Much like the “recording of what was” has: I’ve also commenced two series that allow me to “record” images that “stand for” certain influences in my early life: one I call “Pop Figures,” which so far consists of a rendering of James Joyce and his book Ulysses, painted for its centenary; a rendering of the photo of The Beatles on the cover of The Beatles For Sale (1964); a rendering of a composite of stills of Boris Karloff as ‘the Creature” in the original film of Frankenstein (1931). 

The other, related, series is called “Masters Revisited” in which I take an image of a painting by a master painter and submit it to my style of rendering; so far I’ve done a study of the mother and children in Michelangelo’s Flood sequence on the Sistine Chapel; a study of a Madonna and child by Raphael; a reconfiguring of the “muse of history” model in Vermeer’s The Art of Painting, complete with images of places of personal relevance on the map behind her; and a painting done from a lithograph by Delacroix—actual illustrations for Goethe’s Faust—depicting Faust and Mephistopheles on horseback.

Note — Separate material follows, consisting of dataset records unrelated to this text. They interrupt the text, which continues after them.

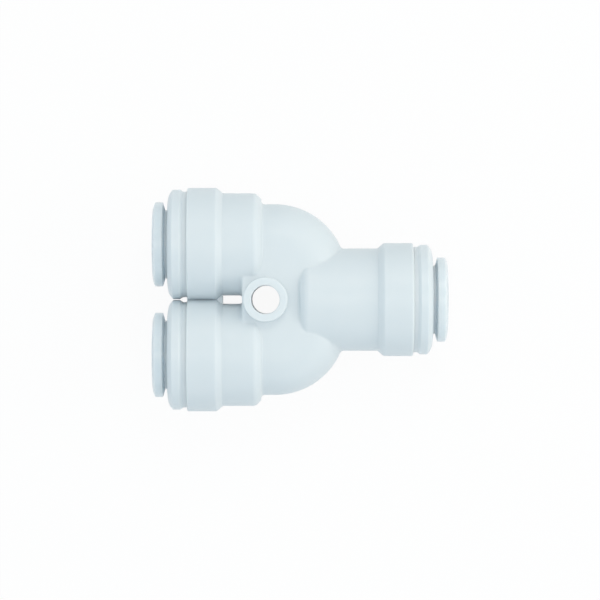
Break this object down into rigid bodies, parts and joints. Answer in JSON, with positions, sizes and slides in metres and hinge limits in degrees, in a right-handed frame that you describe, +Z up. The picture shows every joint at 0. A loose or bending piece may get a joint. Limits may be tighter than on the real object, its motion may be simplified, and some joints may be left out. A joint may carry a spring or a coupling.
{
  "type": "tubing Y connector",
  "caption": "Push-in Y connector for plastic tube, with two parallel outlets, an inlet, sliding release collets and a fixing hole.",
  "frame": {"origin": "centre of the fixing hole, on the plane that holds the axes of the three ports", "axes": "+X out of the inlet, along its axis; +Y towards outlet_1; +Z up, along the fixing hole"},
  "size_m": [0.0522, 0.0396, 0.02],
  "materials": {
    "body_plastic": "satin",
    "cap_plastic": "satin",
    "collet_plastic": "satin",
    "seal_rubber": "satin",
    "tooth_steel": "satin"
  },
  "bodies": {
    "housing": {"body": "body_plastic", "inlet_cap": "cap_plastic", "inlet_o_ring": "seal_rubber", "outlet_1_cap": "cap_plastic", "outlet_1_o_ring": "seal_rubber", "outlet_2_cap": "cap_plastic", "outlet_2_o_ring": "seal_rubber"},
    "inlet_sleeve": {"inlet_collet": "collet_plastic", "inlet_tooth_1": "tooth_steel", "inlet_tooth_2": "tooth_steel", "inlet_tooth_3": "tooth_steel", "inlet_tooth_4": "tooth_steel", "inlet_tooth_5": "tooth_steel", "inlet_tooth_6": "tooth_steel"},
    "outlet_1_sleeve": {"outlet_1_collet": "collet_plastic", "outlet_1_tooth_1": "tooth_steel", "outlet_1_tooth_2": "tooth_steel", "outlet_1_tooth_3": "tooth_steel", "outlet_1_tooth_4": "tooth_steel", "outlet_1_tooth_5": "tooth_steel", "outlet_1_tooth_6": "tooth_steel"},
    "outlet_2_sleeve": {"outlet_2_collet": "collet_plastic", "outlet_2_tooth_1": "tooth_steel", "outlet_2_tooth_2": "tooth_steel", "outlet_2_tooth_3": "tooth_steel", "outlet_2_tooth_4": "tooth_steel", "outlet_2_tooth_5": "tooth_steel", "outlet_2_tooth_6": "tooth_steel"}
  },
  "joints": [
    {"name": "inlet_collet_slide", "type": "slide", "parent": "housing", "child": "inlet_sleeve", "axis": [1, 0, 0], "range_m": [-0.0005, 0.0011]},
    {"name": "outlet_1_collet_slide", "type": "slide", "parent": "housing", "child": "outlet_1_sleeve", "axis": [-1, 0, 0], "range_m": [-0.0005, 0.0011]},
    {"name": "outlet_2_collet_slide", "type": "slide", "parent": "housing", "child": "outlet_2_sleeve", "axis": [-1, 0, 0], "range_m": [-0.0005, 0.0011]}
  ]
}
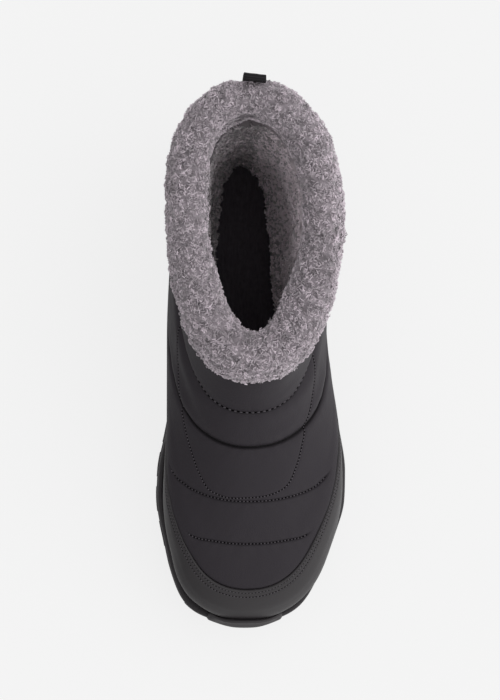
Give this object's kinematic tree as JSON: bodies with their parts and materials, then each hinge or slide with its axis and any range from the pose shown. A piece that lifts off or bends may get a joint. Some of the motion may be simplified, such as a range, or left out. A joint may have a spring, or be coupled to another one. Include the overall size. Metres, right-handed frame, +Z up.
{
  "type": "winter bootie",
  "caption": "Low pull-on winter bootie for a left foot: padded quilted upper, rolled fleece cuff, smooth rand, heel pull loop and a lugged sole with a toe bumper.",
  "frame": {"origin": "On the floor, under the middle of the boot's bounding box.", "axes": "+X to the outer (lateral) side, -Y to the toe and +Y to the heel, +Z up. The boot stands on its sole on z = 0."},
  "size_m": [0.101, 0.2772, 0.1693],
  "materials": {
    "rubber": "matt black rubber with lugs",
    "foam": "matt moulded foam",
    "nylon": "plain woven nylon, slightly creased, soft sheen",
    "coated": "smooth coated synthetic leather, fine grain",
    "fleece": "grey curly pile fleece",
    "felt": "black brushed knit over foam",
    "webbing": "black woven tape"
  },
  "bodies": {
    "root": {"outsole": "rubber", "midsole": "foam", "insole": "felt", "upper": "nylon", "lining": "fleece", "rand": "coated", "fleece_cuff": "fleece", "pull_loop": "webbing"}
  },
  "joints": []
}
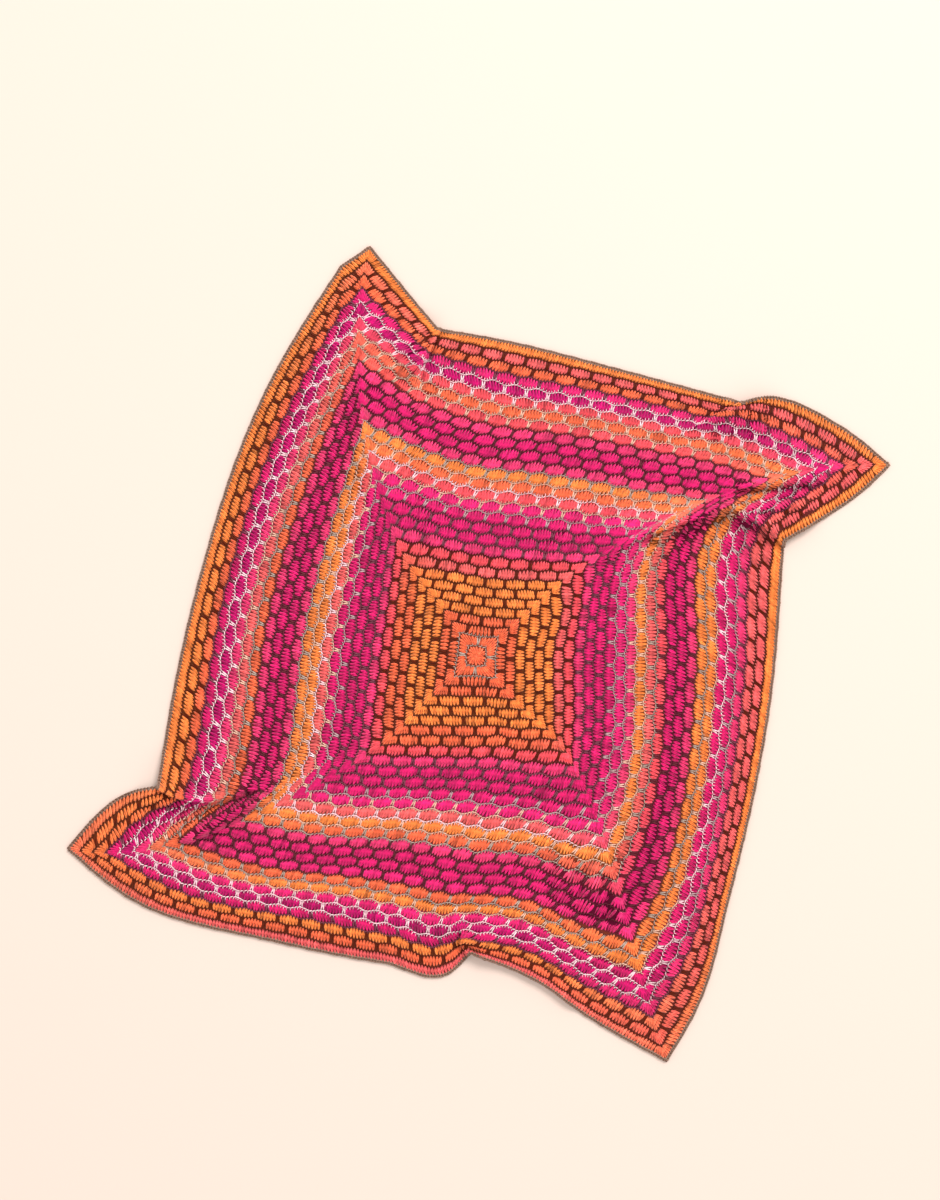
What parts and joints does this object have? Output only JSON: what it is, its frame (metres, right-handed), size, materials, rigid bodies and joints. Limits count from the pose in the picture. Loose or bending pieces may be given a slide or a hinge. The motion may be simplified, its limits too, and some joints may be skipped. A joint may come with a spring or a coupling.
{
  "type": "crochet blanket",
  "caption": "Square crocheted baby blanket in offset block stitch, worked from the centre out, laid flat with its corners folding over as ears.",
  "frame": {"origin": "the centre of the pattern, on the underside of the cloth, where it rests on the floor", "axes": "+Z out of the floor through the cloth, +X to the right and +Y up the cloth as the picture shows it from straight above"},
  "size_m": [0.9943, 0.9857, 0.0297],
  "materials": {
    "yarn": "matt spun yarn in dc blocks, running from orange through coral and pink to magenta, with thin rounds in grey, brown and cream between them"
  },
  "bodies": {
    "root": {"blanket": "yarn"}
  },
  "joints": []
}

So, the final point: because I’m nothing like so great a painter as Bacon I don’t mind at all that what I do be considered “illustration.” In fact, I think that, if Bacon pushed a bit harder on his language, he’d see that “recording and reporting” simply means—in one sense, at least—illustrating one’s point. One puts up images when words fail or when—perish the thought!—they are utterly irrelevant to the act of looking. Even better than the act of looking is the act of painting.